Mr Bates was working alone on the roof of the lift when its control cable became wrapped around a bolt protruding from the lift-shaft wall. The cable snagged, which led to a rogue command being sent to the lift’s control box causing the vehicle to start moving upwards. Mr Bates became trapped between the top of the lift car and the top of the doorway as it travelled upwards, suffering fatal crush injuries.

The main contractor for carrying out the work was Swallow Lifts Installations, and it had sub-contracted a specialist lift engineer to do the job. But owing to delays, the sub-contractor had to leave the job uncompleted, so Swallow then sub-contracted the completion of the job to J. Brown Services.

The HSE’s investigation discovered that Mr Bates had no experience of installing the type of lift-control system being fitted at the site. The findings of the investigation were delayed, as it took a long time to establish the reason why the rogue command had been sent to the lift’s controller. It was eventually revealed that a temporary control cable was in use, as the permanent cable had not been wired. The temporary cable was round, whereas a permanent cable is flat and would not have been able to wrap around the bolt, and become snagged.

An HSE inspector said: “The tragic events illustrate the critical importance of having sufficient protective features within a control system.
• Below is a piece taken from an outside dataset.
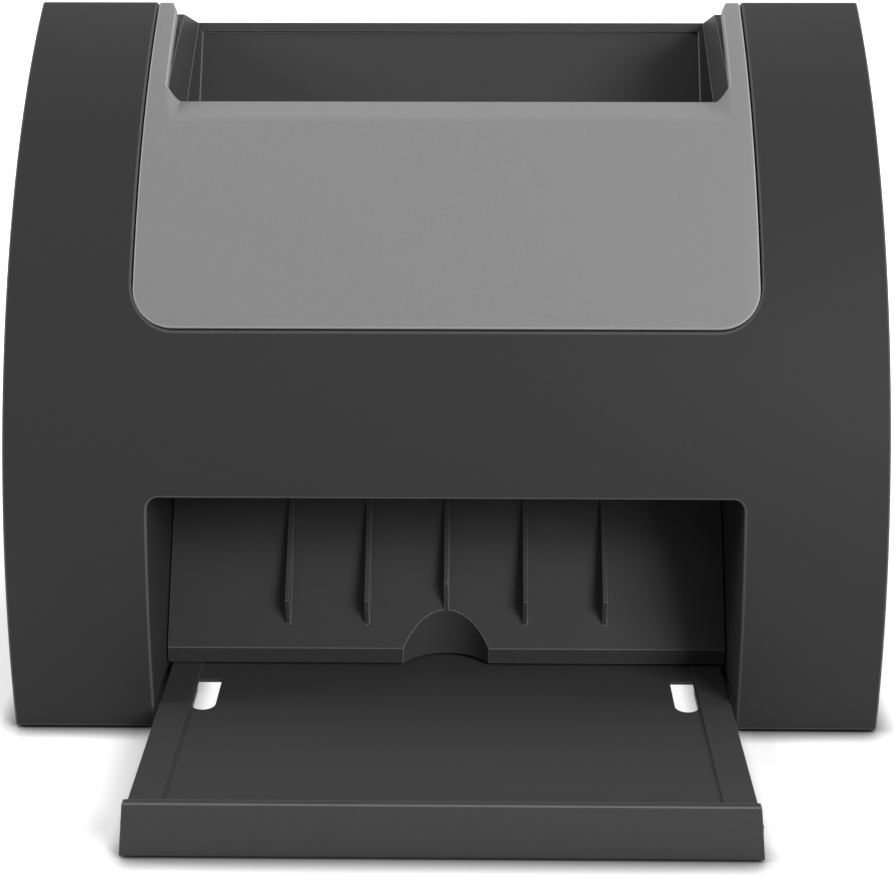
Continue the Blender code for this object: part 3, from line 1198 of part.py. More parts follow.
def gear_outline(teeth, centre, phase):
    """Teeth with involute flanks, thinned by the backlash; phase is the angle of the first tooth."""
    pitch = teeth * GEAR_MODULE / 2
    base = pitch * math.cos(GEAR_PRESSURE_ANGLE)
    root = pitch - GEAR_MODULE * GEAR_DEDENDUM_SHARE
    tip = pitch + GEAR_MODULE * GEAR_ADDENDUM_SHARE
    half_at_pitch = math.pi / (2 * teeth) - GEAR_BACKLASH / (4 * pitch)
    flank = []
    for radius in (root, tip):
        pressure = math.acos(min(1.0, base / max(radius, base)))
        half = half_at_pitch + involute(GEAR_PRESSURE_ANGLE) - involute(pressure)
        flank.append((radius, half))
    points = []
    for tooth in range(teeth):
        middle = phase + math.tau * tooth / teeth
        rising = [(radius, middle - half) for radius, half in flank]
        falling = [(radius, middle + half) for radius, half in reversed(flank)]
        for radius, angle in rising + falling:
            points.append(on_bearing(centre, radius, angle))
    return points


def meshed_phase(centre, teeth, phase, other_centre, other_teeth):
    """The phase at which the other gear's gap meets this gear's tooth."""
    line = Vector(other_centre) - Vector(centre)
    bearing = math.atan2(line.y, line.x)
    offset = (bearing - phase) * teeth / math.tau
    return bearing + math.pi + (offset - 0.5) * math.tau / other_teeth


def gear(name, teeth, centre, phase, bore, body, start=-GEAR_PLANE_OUTER, end=-GEAR_PLANE_INNER):
    outlines = [gear_outline(teeth, centre, phase), circle(centre, bore, SMALL_STEPS)]
    return prism(name, outlines, start, end, ACETAL, body)


def gear_train():
    feed_phase = 0.0
    shaft_bore = SHAFT_RADIUS + GAP
    pin_bore = GEAR_PIN_RADIUS + GAP
    drive_phase = meshed_phase(FEED_AXIS, FEED_GEAR_TEETH, feed_phase, DRIVE_IDLER_AXIS,
                               DRIVE_IDLER_TEETH)
    exit_phase = meshed_phase(DRIVE_IDLER_AXIS, DRIVE_IDLER_TEETH, drive_phase, EXIT_AXIS,
                              EXIT_GEAR_TEETH)
    pick_idler_phase = meshed_phase(FEED_AXIS, FEED_GEAR_TEETH, feed_phase, PICK_IDLER_AXIS,
                                    PICK_IDLER_TEETH)
    pick_phase = meshed_phase(PICK_IDLER_AXIS, PICK_IDLER_TEETH, pick_idler_phase, PICK_AXIS,
                              PICK_GEAR_TEETH)
    small_phase = meshed_phase(DRIVE_IDLER_AXIS, DRIVE_IDLER_TEETH, drive_phase, REDUCTION_AXIS,
                               REDUCTION_SMALL_TEETH)
    pinion_phase = meshed_phase(REDUCTION_AXIS, REDUCTION_LARGE_TEETH, small_phase, MOTOR_AXIS,
                                PINION_TEETH)
    gear("feed_gear", FEED_GEAR_TEETH, FEED_AXIS, feed_phase, shaft_bore, FEED)
    gear("exit_gear", EXIT_GEAR_TEETH, EXIT_AXIS, exit_phase, shaft_bore, EXIT)
    gear("pick_gear", PICK_GEAR_TEETH, PICK_AXIS, pick_phase, shaft_bore, PICK)
    gear("drive_idler", DRIVE_IDLER_TEETH, DRIVE_IDLER_AXIS, drive_phase, pin_bore, DRIVE_IDLER)
    gear("pick_idler", PICK_IDLER_TEETH, PICK_IDLER_AXIS, pick_idler_phase, pin_bore, PICK_IDLER)
    gear("motor_pinion", PINION_TEETH, MOTOR_AXIS, pinion_phase, MOTOR_SHAFT_RADIUS + GAP, ROTOR,
         -REDUCTION_PLANE_OUTER, -REDUCTION_PLANE_INNER)
    large = gear_outline(REDUCTION_LARGE_TEETH, REDUCTION_AXIS, small_phase)
    small = gear_outline(REDUCTION_SMALL_TEETH, REDUCTION_AXIS, small_phase)
    overlap = (REDUCTION_PLANE_OUTER - REDUCTION_PLANE_INNER) / 2
    compound = prism("reduction_gear", [large], -REDUCTION_PLANE_OUTER, -REDUCTION_PLANE_INNER, ACETAL,
                     REDUCTION)
    join(compound, prism("reduction_small", [small], -REDUCTION_PLANE_INNER - overlap,
                         -GEAR_PLANE_INNER, body=REDUCTION))
    cut(compound, prism("reduction_bore", [circle(REDUCTION_AXIS, pin_bore, SMALL_STEPS)],
                        -REDUCTION_PLANE_OUTER - OVERRUN, OVERRUN, body=REDUCTION))


def gear_pins():
    head_back = -FRAME_INNER + GAP
    head_face = head_back + GEAR_PIN_HEAD
    for name, axis, end in (
        ("drive_idler_pin", DRIVE_IDLER_AXIS, -GEAR_PLANE_OUTER),
        ("pick_idler_pin", PICK_IDLER_AXIS, -GEAR_PLANE_OUTER),
        ("reduction_pin", REDUCTION_AXIS, -REDUCTION_PLANE_OUTER),
    ):
        profile = [(head_face, 0.0), (head_face, GEAR_PIN_HEAD_RADIUS),
                   (head_back, GEAR_PIN_HEAD_RADIUS), (head_back, GEAR_PIN_RADIUS),
                   (end, GEAR_PIN_RADIUS), (end, 0.0)]
        turned(name, profile, (0.0, *axis), BRIGHT_STEEL, steps=SMALL_STEPS)


# Motor

def drive_motor():
    face = -FRAME_INNER + GAP
    back = face + MOTOR_LENGTH
    boss_end = -FRAME_OUTER - GAP
    hole = MOTOR_SHAFT_RADIUS + GAP
    seat = face + MOTOR_SHAFT_SEAT
    can = [(back, 0.0), (back, MOTOR_RADIUS), (face, MOTOR_RADIUS), (face, MOTOR_BOSS_RADIUS),
           (boss_end, MOTOR_BOSS_RADIUS), (boss_end, hole), (seat, hole), (seat, 0.0)]
    turned("drive_motor", can, (0.0, *MOTOR_AXIS), ZINC_STEEL, steps=ROLLER_STEPS)
    start = seat - GAP
    shaft = [(start, 0.0), (start, MOTOR_SHAFT_RADIUS), (-REDUCTION_PLANE_OUTER, MOTOR_SHAFT_RADIUS),
             (-REDUCTION_PLANE_OUTER, 0.0)]
    turned("motor_shaft", shaft, (0.0, *MOTOR_AXIS), BRIGHT_STEEL, ROTOR, steps=SMALL_STEPS)


# Main board with its two sockets, which reach through the rear cover

def board_holes():
    low = BOARD_BOTTOM + BOARD_HOLE_INSET
    high = BOARD_TOP - BOARD_HOLE_INSET
    front = FRAME_FRONT + BOARD_HOLE_INSET
    rear = BOARD_REAR - BOARD_HOLE_INSET * 2
    return [(front, low), (rear, low), (front + BOARD_HOLE_SETBACK, high), (rear, high)]


def main_board():
    outline = rectangle(BOARD_FRONT, BOARD_REAR, BOARD_BOTTOM, BOARD_TOP)
    holes = [circle(place_yz, SCREW_RADIUS, SMALL_STEPS) for place_yz in board_holes()]
    prism("main_board", [outline] + holes, BOARD_INNER, BOARD_INNER + BOARD_THICKNESS, BOARD_GREEN)


def sockets():
    rear = BODY_DEPTH - SOCKET_RECESS
    left, right = usb_span()
    usb = prism("usb_socket", [rectangle(left, right, USB_BOTTOM, USB_BOTTOM + USB_HEIGHT)],
                USB_FRONT, rear, SOCKET_METAL, along="Y")
    cavity = rectangle(left + USB_WALL, right - USB_WALL, USB_BOTTOM + USB_WALL,
                       USB_BOTTOM + USB_HEIGHT - USB_WALL)
    cut(usb, prism("usb_cavity", [cavity], rear - USB_CAVITY_DEPTH, rear + OVERRUN, along="Y"))
    left, right = power_span()
    power = prism("power_socket", [rectangle(left, right, POWER_BOTTOM, POWER_BOTTOM + POWER_HEIGHT)],
                  POWER_FRONT, rear, SOCKET_PLASTIC, along="Y")
    middle = ((left + right) / 2, POWER_BOTTOM + POWER_HEIGHT / 2)
    cut(power, prism("power_bore", [circle(middle, POWER_BORE_RADIUS)],
                     rear - POWER_CAVITY_DEPTH, rear + OVERRUN, along="Y"))


# Shading: round faces smooth, edges sharp

def shade_pieces():
    depsgraph = bpy.context.evaluated_depsgraph_get()
    for piece in [item for item in PARTS.objects if item.type == "MESH"]:
        mesh = bpy.data.meshes.new_from_object(piece.evaluated_get(depsgraph))
        mesh.name = piece.name
        mesh.shade_smooth()
        mesh.set_sharp_from_angle(angle=SHARP_ANGLE)
        piece.modifiers.clear()
        piece.data = mesh


outer_shell()
base_plate()
rear_cover()
feet()
base_screws()
output_tray()
exit_chute()
exit_guide()
hinge_pins()
hopper()
front_cover()
cover_frame()
separation_pad()
scanning_units()
side_frames()
shaft_bushes()
rollers()
gear_train()
gear_pins()
drive_motor()
main_board()
sockets()
shade_pieces()
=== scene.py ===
# %% [markdown]
# # A desktop card scanner
# The real object is a small office machine: two black moulded side cheeks, a grey cover that hinges
# forward, a hopper that cards stand in, and a short tray that catches them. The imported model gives
# every piece its true place and size, so the scene only has to give each one its finished form and
# surface. We load that model first, because everything after it is measured from it.

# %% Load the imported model
import math

import bmesh
import bpy
from mathutils import Euler, Matrix, Vector


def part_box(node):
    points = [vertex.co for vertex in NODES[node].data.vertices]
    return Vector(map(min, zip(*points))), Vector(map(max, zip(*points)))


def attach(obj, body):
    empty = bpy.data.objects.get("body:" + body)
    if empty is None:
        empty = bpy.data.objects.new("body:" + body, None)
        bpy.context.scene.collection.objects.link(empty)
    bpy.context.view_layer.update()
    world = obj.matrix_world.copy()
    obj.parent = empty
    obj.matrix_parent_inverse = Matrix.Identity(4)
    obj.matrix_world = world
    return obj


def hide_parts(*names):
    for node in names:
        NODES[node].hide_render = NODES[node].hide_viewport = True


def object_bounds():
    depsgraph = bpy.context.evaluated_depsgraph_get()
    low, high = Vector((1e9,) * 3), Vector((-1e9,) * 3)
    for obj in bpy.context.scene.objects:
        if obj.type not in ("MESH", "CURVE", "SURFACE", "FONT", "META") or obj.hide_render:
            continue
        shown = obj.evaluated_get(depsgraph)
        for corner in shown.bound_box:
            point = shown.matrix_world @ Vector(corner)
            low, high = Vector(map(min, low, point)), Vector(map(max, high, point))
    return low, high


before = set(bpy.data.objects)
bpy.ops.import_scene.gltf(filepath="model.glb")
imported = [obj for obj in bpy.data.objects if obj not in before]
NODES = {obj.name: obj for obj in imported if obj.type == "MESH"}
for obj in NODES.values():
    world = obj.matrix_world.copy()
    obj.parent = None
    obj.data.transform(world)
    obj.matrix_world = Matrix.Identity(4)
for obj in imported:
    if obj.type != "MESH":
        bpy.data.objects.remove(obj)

MODEL_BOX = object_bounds()
MM = 0.001
size_mm = [round((high - low) / MM, 1) for low, high in zip(*MODEL_BOX)]
print(f"{len(NODES)} solids, {size_mm} mm overall")

# %% [markdown]
# ## Helpers for materials
# Colours are easiest to pick as the hex values that a screen shows, but the shader wants linear
# light, so one function turns the first into the second. Another adds a node, gives it its
# settings, and either sets or links each of its inputs. The third starts a material with nothing
# in its tree. Every material below is made with these three.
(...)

“Just one fault sent this lift out of control. Completed lifts have many protective features and this principle cannot be ignored when lifts are being constructed. That is why the permanent car-top controls should be used whenever possible, rather than temporary ones.”

J. Brown Services Ltd pleaded guilty to breaching s3(1) of the HSWA 1974 and was fined £20,000 and £25,000 in costs.

In mitigation, the firm said it regretted the incident and had a previously unblemished health and safety record. Following the incident, the company ceased trading.